— start DATASET EXCERPT —
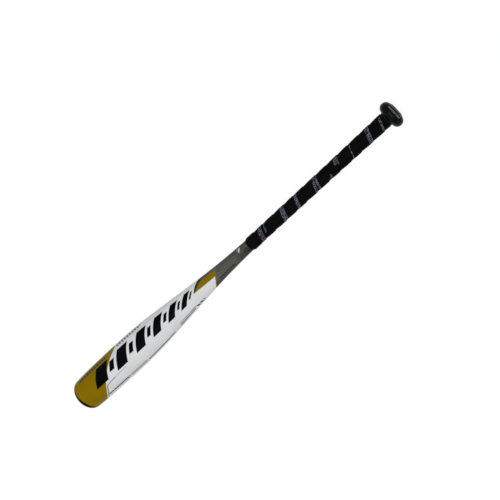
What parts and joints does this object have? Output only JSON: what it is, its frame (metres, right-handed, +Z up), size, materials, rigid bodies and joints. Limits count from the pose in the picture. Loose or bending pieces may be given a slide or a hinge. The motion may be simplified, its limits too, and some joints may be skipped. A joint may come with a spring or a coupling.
{
  "type": "baseball bat",
  "caption": "One-piece aluminium youth baseball bat with a capped barrel, tapered handle, spiral-wrapped grip and rounded knob.",
  "frame": {"origin": "centre of the knob's flat end face", "axes": "the bat lies along X, and +X points from the knob to the barrel end; +Z is up"},
  "size_m": [0.7874, 0.0666, 0.0666],
  "materials": {
    "painted_shell": "white, gold and grey paint under clear gloss coat",
    "cap_plastic": "moulded, satin",
    "adhesive": "cured resin",
    "knob_paint": "gloss black paint",
    "weld_metal": "weld bead, painted over",
    "plug_rubber": "moulded",
    "badge_plastic": "gloss, with a plain ring",
    "damper_foam": "rigid foam",
    "underlay_cloth": "adhesive cloth backing",
    "grip_leather": "cushioned synthetic leather, perforated and printed",
    "finishing_tape": "stretched vinyl tape",
    "label_film": "printed film"
  },
  "bodies": {
    "root": {"barrel_shell": "painted_shell", "end_cap": "cap_plastic", "end_cap_bond": "adhesive", "knob": "knob_paint", "knob_weld": "weld_metal", "knob_plug": "plug_rubber", "knob_badge": "badge_plastic", "handle_damper": "damper_foam", "grip_underlay": "underlay_cloth", "grip_tape": "grip_leather", "grip_finishing_tape": "finishing_tape", "handle_label": "label_film"}
  },
  "joints": []
}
— end DATASET EXCERPT —
WHAT THIS TASK INVOLVES: Extract every line above exactly as it stands.

OUTPUT BELOW:
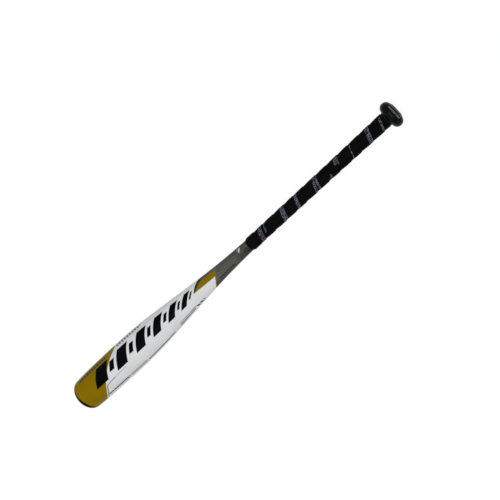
What parts and joints does this object have? Output only JSON: what it is, its frame (metres, right-handed, +Z up), size, materials, rigid bodies and joints. Limits count from the pose in the picture. Loose or bending pieces may be given a slide or a hinge. The motion may be simplified, its limits too, and some joints may be skipped. A joint may come with a spring or a coupling.
{
  "type": "baseball bat",
  "caption": "One-piece aluminium youth baseball bat with a capped barrel, tapered handle, spiral-wrapped grip and rounded knob.",
  "frame": {"origin": "centre of the knob's flat end face", "axes": "the bat lies along X, and +X points from the knob to the barrel end; +Z is up"},
  "size_m": [0.7874, 0.0666, 0.0666],
  "materials": {
    "painted_shell": "white, gold and grey paint under clear gloss coat",
    "cap_plastic": "moulded, satin",
    "adhesive": "cured resin",
    "knob_paint": "gloss black paint",
    "weld_metal": "weld bead, painted over",
    "plug_rubber": "moulded",
    "badge_plastic": "gloss, with a plain ring",
    "damper_foam": "rigid foam",
    "underlay_cloth": "adhesive cloth backing",
    "grip_leather": "cushioned synthetic leather, perforated and printed",
    "finishing_tape": "stretched vinyl tape",
    "label_film": "printed film"
  },
  "bodies": {
    "root": {"barrel_shell": "painted_shell", "end_cap": "cap_plastic", "end_cap_bond": "adhesive", "knob": "knob_paint", "knob_weld": "weld_metal", "knob_plug": "plug_rubber", "knob_badge": "badge_plastic", "handle_damper": "damper_foam", "grip_underlay": "underlay_cloth", "grip_tape": "grip_leather", "grip_finishing_tape": "finishing_tape", "handle_label": "label_film"}
  },
  "joints": []
}